A. For old devices (up to iPhone 4 and first-gen iPad), the product has true "zero-footprint" operation, whatever you do. For jailbroken devices (iPhone 4S etc), the jailbreak itself is the main modification, as well as OpenSSH (if it has not been installed already), plus a couple of our utilities intended for recovery of the passcode and extracting the encryption keys from the system. 

Q. Is it possible to extract anything from the device that has been reset?

A. Nothing useful. Once the device is reset, the encryption keys are securely wiped. While you can still extract raw data, decrypting the data will not be possible, so anything obtained from the device will be completely useless for an investigation. 

Q. What is the difference between Guided and Manual modes?

A. The Guided mode is designed to automate the acquisition process as much as possible. In this mode, you get a text-based menu listing the operations you can perform. Via this menu, you can load ramdisk, break the passcode, extract and decrypt the keychain, and make an image of device partition(s). Manual mode offers more flexibility via allowing command-line operations. The main functional difference comes in cracking the passcode: the Guided mode only allows cracking simple passcodes (4-digit passcodes).

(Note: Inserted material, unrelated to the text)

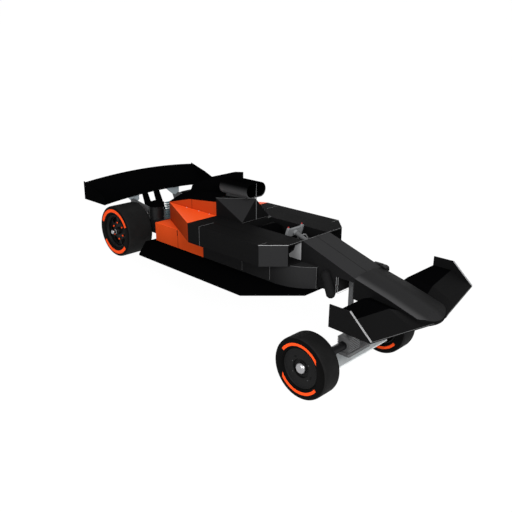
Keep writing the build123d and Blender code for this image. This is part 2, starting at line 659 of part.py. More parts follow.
# Seat: one folded shell with side bolsters, in the well
SEAT_HALF_WIDTH = 188
SEAT_SHELL = 25
seat_back = side(
    [
        (640, 120), (330, WELL_FLOOR_Z + 15), (225, 485), (185, 485), (290, WELL_FLOOR_Z),
        (345, WELL_FLOOR_Z), (640, 85),
    ],
    -SEAT_HALF_WIDTH,
    SEAT_HALF_WIDTH,
)
bolster = side(
    [(640, 85), (640, 190), (400, 210), (280, 430), (255, 485), (185, 485), (290, WELL_FLOOR_Z),
     (345, WELL_FLOOR_Z)],
    -SEAT_HALF_WIDTH - SEAT_SHELL,
    -SEAT_HALF_WIDTH,
)
seat_front = Plane((100, 0, 125), x_dir=(0, 1, 0), z_dir=(1, 0, 0))
seat_outline = RectangleRounded(2 * (SEAT_HALF_WIDTH + SEAT_SHELL), 720, 110)
pieces["seat"] = (seat_back + bolster + other_side(bolster)) & extrude(seat_front * seat_outline, 600)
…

The Manual mode also allows cracking complex passcodes that are longer than 4 characters or contain alphanumerical characters using brute-force and dictionary attacks. 

Q. What problems are common when using EIFT and how to deal with them?

A. The trickiest part is entering the device into DFU mode. We have not seen anyone being able to do that from the first try. Please follow the instructions carefully. YouTube has lots of video guides on how to perform the procedure. Once you got it, everything else should run smoothly. Some problems that may occur can be halted passcode recovery or incomplete device imaging. Things you should try are:

  • Try using a different USB port;
  • Try using a different USB cable;
  • Use a Mac version of the Toolkit on a Mac instead of Windows PC.

Q. Do you have plans to make a GUI version?

A. This is one thing we are still considering. 

Q. How can I try a product before purchasing?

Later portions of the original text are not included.